Dans un premier article, nous avons décrit la domination d’un oligopole de quatre groupes sur l’édition scientifique mondiale. Cette domination a suscité des réactions pratiques des autres acteurs de ce secteur, -bibliothécaires, documentalistes et chercheurs - réactions qui ont progressivement donné naissance à un nouveau modèle éditorial, concurrent du premier, et plus conforme à l’idée que se font les chercheurs de leur communication.(...)
La première réaction face à la hausse du prix des revues a été, pour les bibliothécaires et documentalistes, de se regrouper pour constituer une force de négociation face aux grands éditeurs. Ces groupements d’achat s’appellent les consortiums. Les consortiums de bibliothèques existent depuis les années 1930 aux Etats-Unis, mais ils ont connu récemment, à la fin des années 1990 un nouveau développement pour les raisons indiquées plus haut(...)
En France, le consortium Couperin est le plus important. Fondé en 1999, il associe 200 membres (Universités, grandes écoles, centres de recherche). S’ils obtiennent pour leurs adhérents des prix plus intéressants, les consortiums sont également avantageux pour les éditeurs car ils leurs permettent de toucher, en une seule négociation, un grand nombre de clients. Par contre, les négociations du consortium portent sur des bouquets de revues qui ne répondent pas toujours aux intérêts de chacun de leurs adhérents pris individuellement(...)
Cela dit, les consortiums, malgré l’aide incontestable qu’ils apportent, n’ont pas permis de modifier sensiblement la politique des prix des grands éditeurs.(...)
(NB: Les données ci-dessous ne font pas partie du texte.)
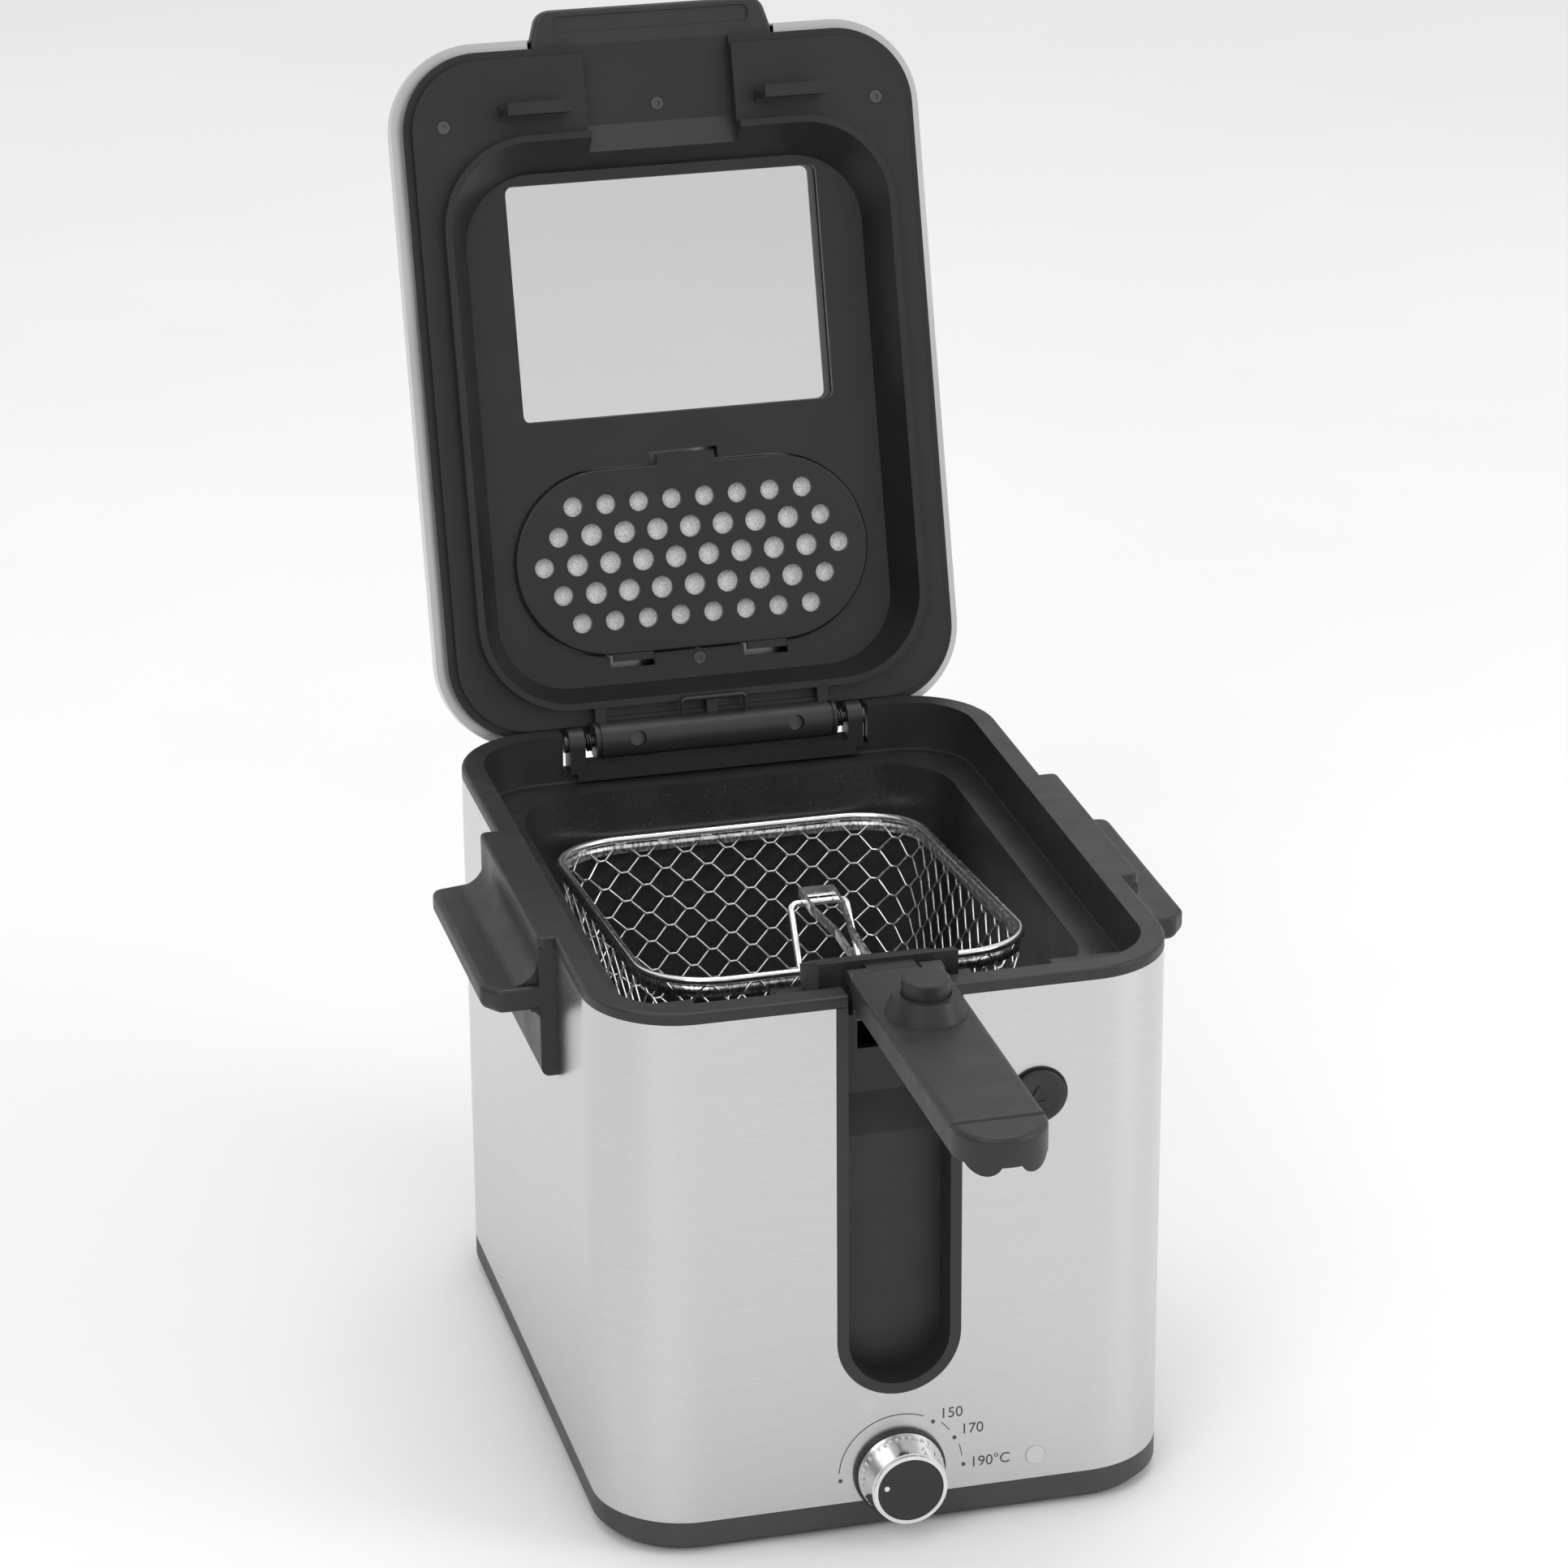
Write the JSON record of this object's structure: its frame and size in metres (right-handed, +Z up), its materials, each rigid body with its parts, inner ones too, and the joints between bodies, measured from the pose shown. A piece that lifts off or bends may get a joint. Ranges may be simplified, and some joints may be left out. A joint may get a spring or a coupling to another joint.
{
  "type": "deep fryer",
  "caption": "Compact steel deep fryer, lid open with window and filter, wire basket with folding handle, side handles, front dial and lid release",
  "frame": {"origin": "centre of the underside, on the plane the feet stand on", "axes": "X to the right seen from the front, Y to the back, Z up"},
  "size_m": [0.249, 0.4839, 0.4494],
  "materials": {
    "steel_shell": "satin, fine horizontal grain",
    "black_plastic": "fine matte",
    "lid_plastic": "fine matte",
    "base_plastic": "matte",
    "foot_rubber": "matte",
    "pot_coating": "dark non-stick, faint speckle",
    "seal_rubber": "matte",
    "zinc_screw": "zinc plated",
    "heater_metal": "dull",
    "shield_metal": "dull sheet",
    "knob_chrome": "bright",
    "wire_chrome": "bright",
    "white_mark": "plain",
    "lens": "frosted",
    "lamp": "clear",
    "pane": "clear",
    "fleece": "speckled grey fleece",
    "fitting_plastic": "plain"
  },
  "bodies": {
    "housing": {"base_tray": "base_plastic", "feet": "foot_rubber", "base_screws": "zinc_screw", "outer_shell": "steel_shell", "rim_frame": "black_plastic", "recess_panel": "black_plastic", "inner_pot": "pot_coating", "pot_seal": "seal_rubber", "heating_element": "heater_metal", "heat_shield": "shield_metal", "thermal_cutout": "fitting_plastic", "capillary_bulb": "heater_metal", "thermostat_body": "fitting_plastic", "knob_bezel": "black_plastic", "indicator_lens": "lens", "indicator_lamp": "lamp", "terminal_block": "fitting_plastic", "cord_inlet": "black_plastic", "button_housing": "black_plastic", "lever_pin": "zinc_screw", "release_spring": "zinc_screw", "carry_handle_left": "black_plastic", "carry_handle_right": "black_plastic", "handle_screws": "zinc_screw", "hinge_bracket": "black_plastic", "bracket_screws": "zinc_screw", "hinge_pins": "zinc_screw", "hinge_springs": "zinc_screw"},
    "knob": {"thermostat_shaft": "heater_metal", "knob_ring": "knob_chrome", "knob_core": "black_plastic", "knob_face": "black_plastic", "knob_pointer": "white_mark"},
    "release_button": {"lid_release_button": "black_plastic"},
    "catch_lever": {"release_lever": "black_plastic"},
    "lid": {"hinge_barrel": "black_plastic", "barrel_screws": "zinc_screw", "retaining_clip": "black_plastic", "lid_frame": "lid_plastic", "lid_skin": "steel_shell", "pull_tab": "black_plastic", "lid_screws": "zinc_screw", "window_glass": "pane", "window_gasket": "seal_rubber", "filter_mat": "fleece"},
    "filter_door": {"filter_cover": "lid_plastic"},
    "basket": {"basket_mesh": "wire_chrome", "basket_rim_wire": "wire_chrome", "basket_bracket": "wire_chrome", "handle_strap": "wire_chrome", "handle_collar": "black_plastic", "grip_pivot_pin": "zinc_screw"},
    "handle": {"grip": "black_plastic", "button_spring": "zinc_screw"},
    "handle_push": {"handle_button": "black_plastic"}
  },
  "joints": [
    {"name": "lid_hinge", "type": "hinge", "parent": "housing", "child": "lid", "pos_m": [0, 0.125, 0.1965], "axis": [-1, 0, 0], "range_deg": [-106.77, 0]},
    {"name": "filter_cover_hinge", "type": "hinge", "parent": "lid", "child": "filter_door", "pos_m": [0, 0.14591, 0.22049], "axis": [1, 0, 0], "range_deg": [0, 60]},
    {"name": "basket_lift", "type": "slide", "parent": "housing", "child": "basket", "axis": [0, 0, 1], "range_m": [0, 0.2]},
    {"name": "handle_fold", "type": "hinge", "parent": "basket", "child": "handle", "pos_m": [0, -0.124, 0.1995], "axis": [-1, 0, 0], "range_deg": [-90, 0]},
    {"name": "handle_button_press", "type": "slide", "parent": "handle", "child": "handle_push", "axis": [0, 0, 1], "range_m": [-0.003, 0], "stiffness_N_per_m": 300, "deforming": ["button_spring"]},
    {"name": "lid_release_press", "type": "slide", "parent": "housing", "child": "release_button", "axis": [0, -1, 0], "range_m": [-0.003, 0], "stiffness_N_per_m": 400},
    {"name": "catch_lever_rock", "type": "hinge", "parent": "housing", "child": "catch_lever", "pos_m": [0, -0.118, 0.176], "axis": [-1, 0, 0], "range_deg": [-10, 0]},
    {"name": "thermostat_knob", "type": "hinge", "parent": "housing", "child": "knob", "pos_m": [0, -0.13, 0.0226], "axis": [0, 1, 0], "range_deg": [0, 175]}
  ],
  "couplings": [
    {"joint": "catch_lever_rock", "follows": "lid_release_press", "rad_per_m": 54.054}
  ]
}
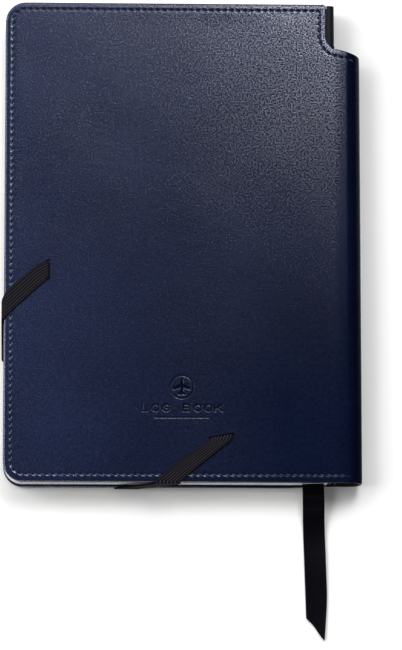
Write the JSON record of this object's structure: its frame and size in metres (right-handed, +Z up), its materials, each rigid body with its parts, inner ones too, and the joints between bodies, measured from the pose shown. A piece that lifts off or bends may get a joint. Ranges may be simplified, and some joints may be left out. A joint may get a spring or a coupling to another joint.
{
  "type": "pilot logbook",
  "caption": "Leather-covered logbook with a pen sleeve along the spine, sewn pages, an elastic corner strap and a ribbon bookmark.",
  "frame": {"origin": "centre of the bottom of the closed book's box, on the face that it rests on (the front cover's leather)", "axes": "+X from the fore edge to the spine, +Y from tail to head, +Z up out of the back cover"},
  "size_m": [0.141, 0.2508, 0.0159],
  "materials": {
    "cover_leather": "semi-matt, fine pebble grain, navy",
    "binder_board": "raw board",
    "page_paper": "uncoated, off-white",
    "thread": "waxed navy thread",
    "binding_cloth": "woven cloth",
    "spine_leather": "smooth, near-black",
    "sleeve_lining": "thin woven lining",
    "elastic": "ribbed woven elastic, near-black",
    "satin_ribbon": "satin weave, near-black navy"
  },
  "bodies": {
    "text_block": {"pen_sleeve_leather": "cover_leather", "pen_sleeve_lining": "sleeve_lining", "pen_sleeve_stitching": "thread", "spine_liner": "spine_leather", "spine_mull": "binding_cloth", "head_band": "binding_cloth", "tail_band": "binding_cloth", "sewing_threads": "thread", "front_flyleaf": "page_paper", "signature_01": "page_paper", "signature_02": "page_paper", "signature_03": "page_paper", "signature_04": "page_paper", "signature_05": "page_paper", "signature_06": "page_paper", "signature_07": "page_paper", "signature_08": "page_paper", "ribbon_inner": "satin_ribbon", "ribbon_tail": "satin_ribbon"},
    "back_cover": {"back_cover_leather": "cover_leather", "back_cover_board": "binder_board", "back_cover_lining": "page_paper", "back_hinge_cloth": "binding_cloth", "back_cover_stitching": "thread", "strap_patch_upper": "binding_cloth", "strap_patch_lower": "binding_cloth"},
    "front_cover": {"front_cover_leather": "cover_leather", "front_cover_board": "binder_board", "front_cover_lining": "page_paper", "front_hinge_cloth": "binding_cloth", "front_cover_stitching": "thread"},
    "back_endleaf": {"back_flyleaf": "page_paper"},
    "last_leaves": {"signature_10": "page_paper"},
    "later_leaves": {"signature_09": "page_paper"},
    "strap": {"closure_strap": "elastic"}
  },
  "joints": [
    {"name": "back_cover_hinge", "type": "hinge", "parent": "text_block", "child": "back_cover", "pos_m": [0.05945, 0, 0.0153], "axis": [0, 1, 0], "range_deg": [0, 179]},
    {"name": "front_cover_hinge", "type": "hinge", "parent": "text_block", "child": "front_cover", "pos_m": [0.05945, 0, -0.0003], "axis": [0, -1, 0], "range_deg": [0, 179]},
    {"name": "back_endleaf_turn", "type": "hinge", "parent": "text_block", "child": "back_endleaf", "pos_m": [0.05945, 0, 0.0153], "axis": [0, 1, 0], "range_deg": [0, 179]},
    {"name": "last_leaves_turn", "type": "hinge", "parent": "text_block", "child": "last_leaves", "pos_m": [0.05945, 0, 0.0153], "axis": [0, 1, 0], "range_deg": [0, 179]},
    {"name": "later_leaves_turn", "type": "hinge", "parent": "text_block", "child": "later_leaves", "pos_m": [0.05945, 0, 0.0153], "axis": [0, 1, 0], "range_deg": [0, 179]},
    {"name": "strap_pull", "type": "slide", "parent": "back_cover", "child": "strap", "axis": [-0.7526, -0.6585, 0], "range_m": [0, 0.042], "stiffness_N_per_m": 40, "deforming": ["closure_strap"]}
  ],
  "couplings": [
    {"joint": "back_endleaf_turn", "follows": "back_cover_hinge", "ratio": 0.985},
    {"joint": "last_leaves_turn", "follows": "back_cover_hinge", "ratio": 0.965},
    {"joint": "later_leaves_turn", "follows": "back_cover_hinge", "ratio": 0.94}
  ]
}
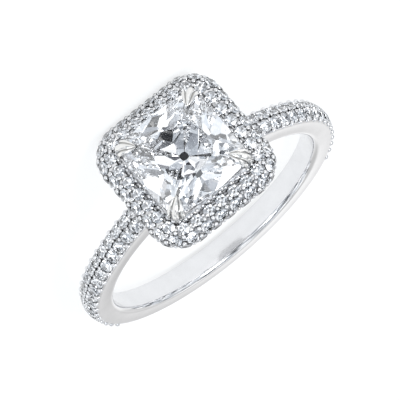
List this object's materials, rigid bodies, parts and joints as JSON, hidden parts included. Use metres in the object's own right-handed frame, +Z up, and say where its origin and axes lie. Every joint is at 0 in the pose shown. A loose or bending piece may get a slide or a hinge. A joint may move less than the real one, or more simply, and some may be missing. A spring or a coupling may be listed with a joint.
{
  "type": "halo ring",
  "caption": "Cushion halo engagement ring: white metal band with two rows of small stones, a domed stone-set halo and a square centre stone held by four claws.",
  "frame": {"origin": "centre of the ring's outline on the surface that it lies on", "axes": "+Z up from the surface; the head points towards -Y and the palm side of the band towards +Y; the finger's axis leans about 10 degrees from +Z towards +Y, because the ring rests on the side of its halo and on the palm side of its band"},
  "size_m": [0.0202, 0.0244, 0.0092],
  "materials": {
    "white_metal": "polished white gold",
    "centre_stone": "faceted, clear",
    "small_stones": "faceted, clear"
  },
  "bodies": {
    "root": {"setting": "white_metal", "centre_stone": "centre_stone", "halo_stones_top": "small_stones", "halo_stones_side": "small_stones", "band_stones_left": "small_stones", "band_stones_right": "small_stones"}
  },
  "joints": []
}
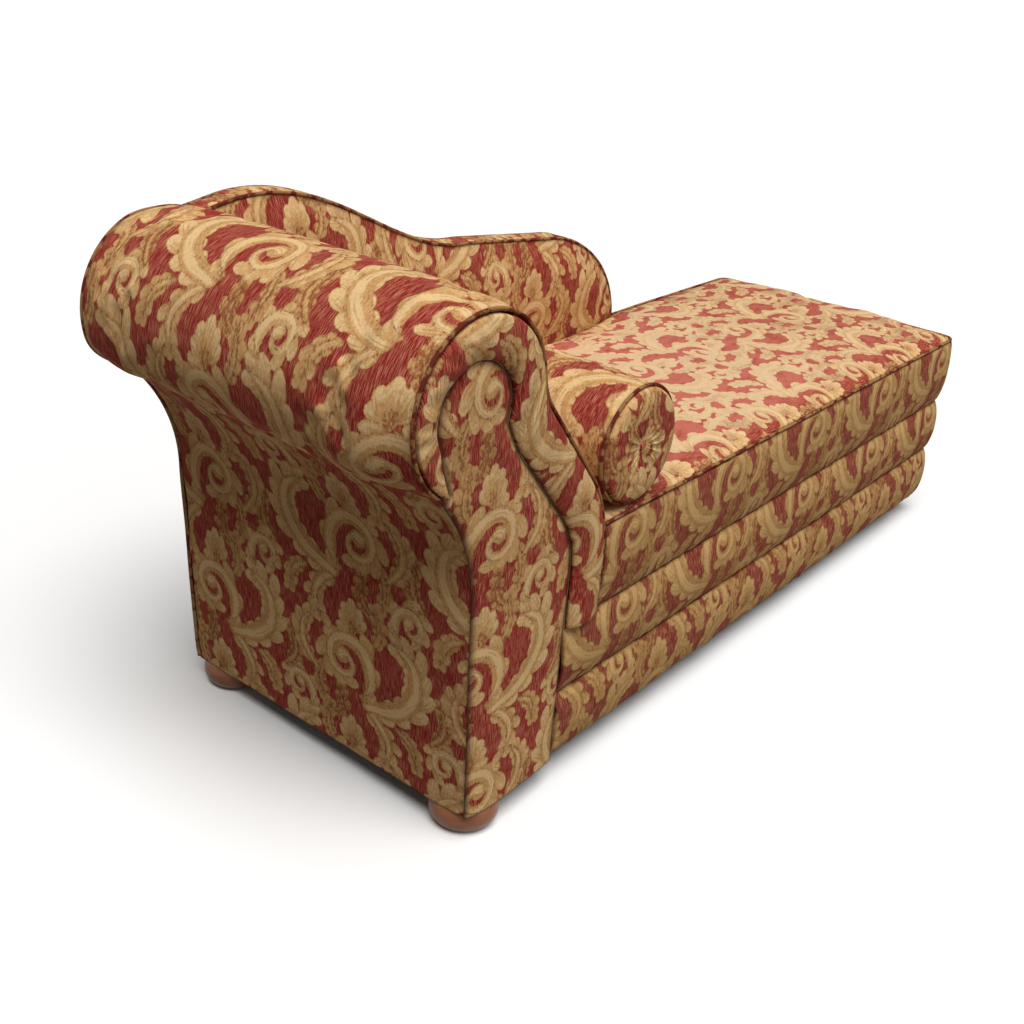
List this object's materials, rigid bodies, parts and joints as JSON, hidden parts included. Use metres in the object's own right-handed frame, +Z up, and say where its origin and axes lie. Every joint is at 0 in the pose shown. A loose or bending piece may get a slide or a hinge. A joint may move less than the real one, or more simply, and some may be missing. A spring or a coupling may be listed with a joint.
{
  "type": "fainting couch",
  "caption": "Upholstered fainting couch: padded tiered base on turned bun feet, scrolled rolled head end with pleated facing, serpentine half back and a loose bolster.",
  "frame": {"origin": "on the floor under the middle of the couch's bounding box", "axes": "+Z up; +X along the couch from the rolled head end towards the foot end; +Y from the open front side towards the half back"},
  "size_m": [1.923, 0.6664, 0.8654],
  "materials": {
    "frame_wood": "sawn softwood",
    "plywood": "raw plywood",
    "webbing": "woven jute",
    "hessian": "open plain weave",
    "dust_cloth": "non-woven black cloth",
    "lining_board": "smooth hardboard",
    "foam": "open-cell foam",
    "fibre_filling": "soft fibre",
    "damask": "crimson and gold chenille damask",
    "damask_welt": "crimson and gold chenille damask over cord",
    "foot_wood": "orange-brown satin lacquer",
    "bolt_steel": "zinc plated"
  },
  "bodies": {
    "couch": {"front_rail": "frame_wood", "rear_rail": "frame_wood", "head_rail": "frame_wood", "foot_rail": "frame_wood", "corner_blocks": "frame_wood", "cross_bearers": "frame_wood", "seat_end_rail": "frame_wood", "scroll_board_front": "plywood", "scroll_board_rear": "plywood", "arm_battens": "frame_wood", "back_board": "plywood", "cross_webbing": "webbing", "long_webbing": "webbing", "seat_hessian": "hessian", "dust_cover": "dust_cloth", "arm_lining": "lining_board", "arm_foam": "foam", "seat_foam": "foam", "back_foam": "foam", "arm_cover": "damask", "outside_arm_cover": "damask", "tongue_facing": "damask", "pleated_band": "damask", "rear_scroll_facing": "damask", "front_scroll_welt": "damask_welt", "rear_scroll_welt": "damask_welt", "lower_tier": "damask", "upper_tier": "damask", "seat_border": "damask", "seat_top_cover": "damask", "seat_welts": "damask_welt", "inside_back_cover": "damask", "back_top_band": "damask", "outside_back_cover": "damask", "back_welt": "damask_welt", "foot_head_front": "foot_wood", "foot_head_rear": "foot_wood", "foot_end_front": "foot_wood", "foot_end_rear": "foot_wood", "foot_bolts": "bolt_steel"},
    "bolster": {"bolster_core": "fibre_filling", "bolster_cover": "damask", "bolster_end_front": "damask", "bolster_end_rear": "damask", "bolster_welt_front": "damask_welt", "bolster_welt_rear": "damask_welt", "bolster_button_front": "damask_welt", "bolster_button_rear": "damask_welt"}
  },
  "joints": [
    {"name": "bolster_lift", "type": "slide", "parent": "couch", "child": "bolster", "axis": [0, 0, 1], "range_m": [0, 0.45]}
  ]
}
Ce sont sans doute les bibliothécaires des universités de Californie qui sont allés le plus loin dans la contestation des pratiques des éditeurs commerciaux. A la suite d’une augmentation en une année de 400% du tarif de la licence d’accès au bouquet des 67 revues du groupe NPG (Nature Publishing Group) qui publie notamment la célèbre revue « Nature », ils ont proposé aux chercheurs de l’université et menacé l’éditeur de boycotter ses revues, c’est-à-dire de ne plus proposer d’articles ni participer aux Comités de lecture [2](...)
C’est de la communauté scientifique, sensibilisée par les bibliothécaires et les documentalistes et stimulée par les possibilités offertes par Internet, qu’est venue la riposte la plus ferme à la domination des grands éditeurs. (...)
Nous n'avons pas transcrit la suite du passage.